Ms. SUSAN SMITH: There are places where cocoa is transferred from person to person to person until it eventually gets to a road or to a buying station.
That kind of bean, that kind of cocoa is very, very difficult to trace.
TYLER: Third party observers say the beans don't have to be hard to trace.
Let's start at a chocolate factory in Switzerland. The machine puts wrappers on chocolate bars to be sold in the US under the brand name Equal Exchange.
They cost a little more, 35 bucks for a pack of 12. The premium pays for Fair Trade certification. Consumers are buying the reassurance that purchasers don't support slavery.
Fair Trade monitors the supply chain for various commodities like coffee and cocoa. So I can track the beans that went into my chocolate from Switzerland back to the Dominican Republic. In this small mountain village, locals practice to be the next Sammy Sosa on the baseball diamond adjacent to the cocoa co-op. Inside the warehouse, workers rain dried beans from burlap sacks to create mini mountains of cocoa. Forty-seven-year-old farmer Felix Ortega joined the co-op a few years ago.
Mr. FELIX ORTEGA: (Through translator) Since I've joined the cooperative, I've been able to purchase my own home, buy a motorcycle for myself which I have never had before, and I have all three kids attending university.
TYLER: In the past, Ortega sold his cocoa to middlemen, crooks, basically, who paid him less than the market value. He simply didn't have enough information to realize they were taking advantage of him.
All around the world, cocoa farmers face the same problem. Paul Rice is CEO of
TransFair USA which certifies products as Fair Trade. He says corruption is especially bad in West Africa.
Mr. PAUL RICE: The middlemen dictate price. There's no real negotiation there.
It's a take-it or leave-it situation. As you can imagine, those prices typically are way, way below international market prices. They often are even below the cost of production.
TYLER: The Fair Trade model was recently introduced to the Ivory Coast. Fair
Trade monitors make surprise inspections and conduct rigorous audits. And because the system is set up as a co-op, Rice says the whole community has a stake in keeping the supply chain slave-free.
Mr.

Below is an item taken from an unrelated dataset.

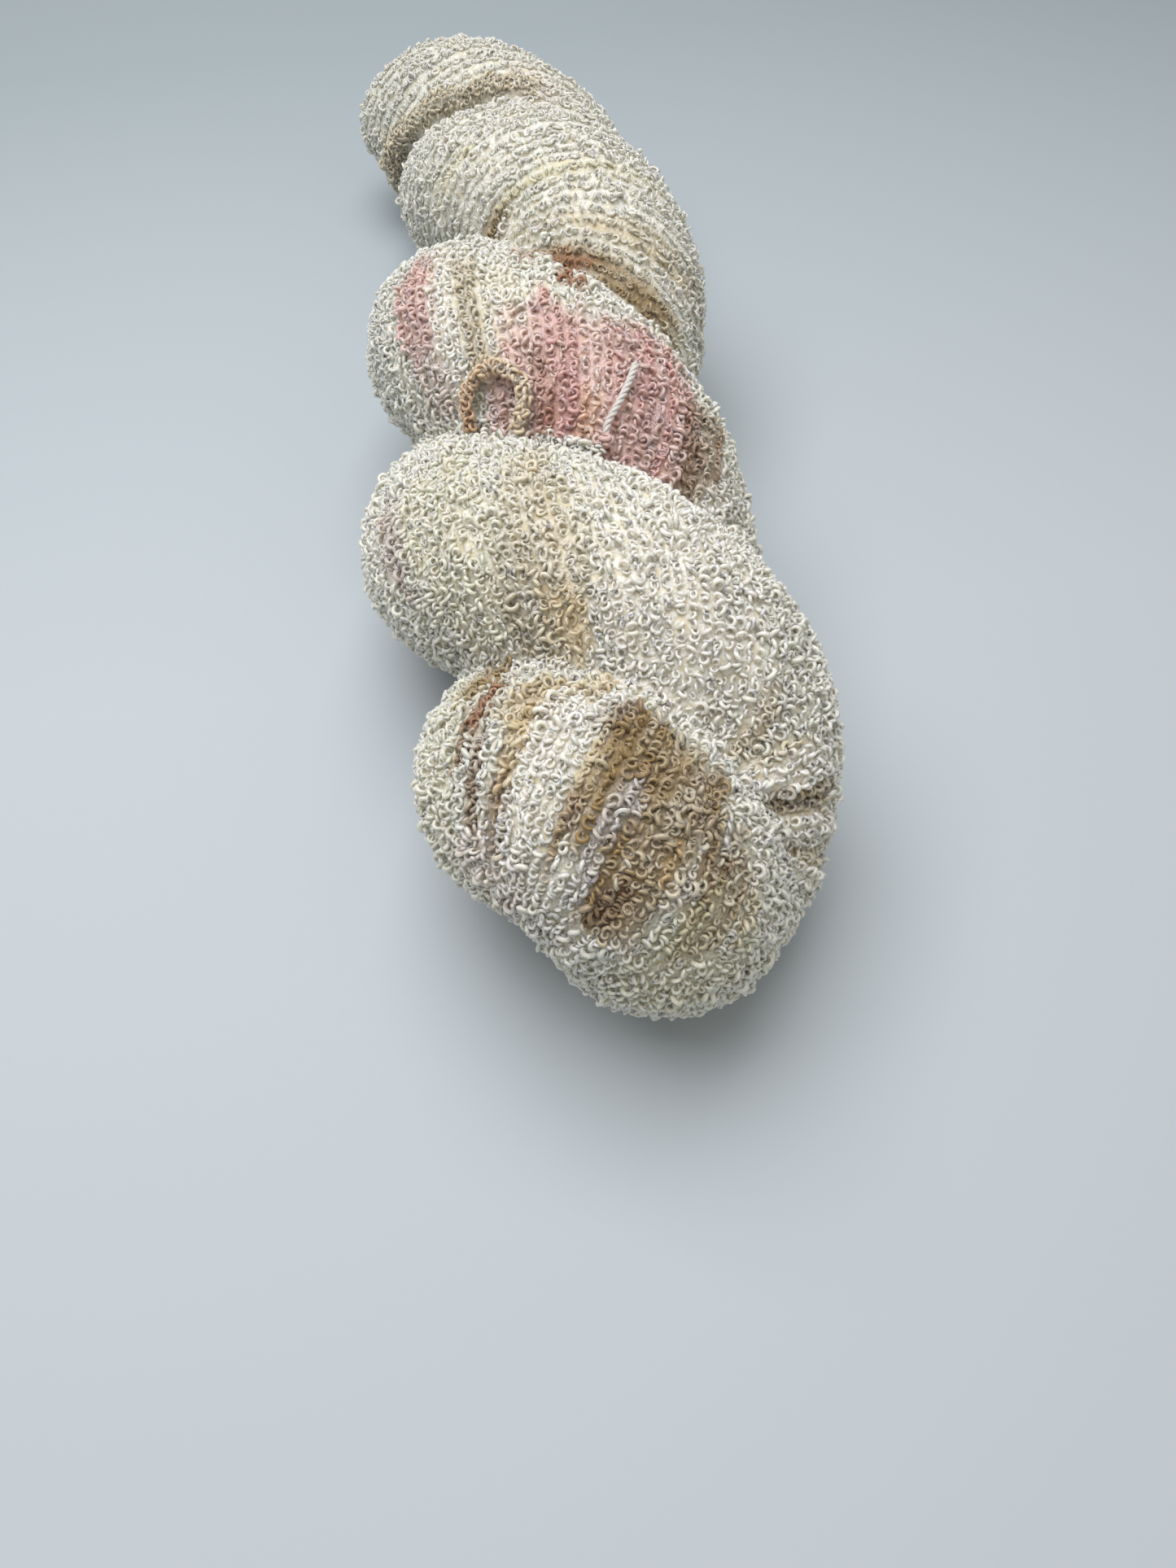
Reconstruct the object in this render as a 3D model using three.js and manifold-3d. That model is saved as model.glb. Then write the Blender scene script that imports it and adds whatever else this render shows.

RICE: There's a level of social pressure, if you will, a scrutiny of neighbor to neighbor, in which everyone knows that a violation by any one member of the co-op would, in fact, be punishable with decertification of the entire co-op.
TYLER: The chocolate industry says it doesn't need co-ops to fix the problem.
Spokeswoman Susan Smith says chocolate companies are setting up their own certification system.
Ms. SMITH: It's to take a picture to gather information once a year about what is happening with regard to children and labor; to have a commitment to have that in Ghana and the Ivory Coast, across 50 percent of the cocoa sector by
July 2008.
TYLER: Fair Trade proponents say the industry could adopt an established independent system for certifying labor practices starting today. I'm Jeff Tyler for MARKETPLACE.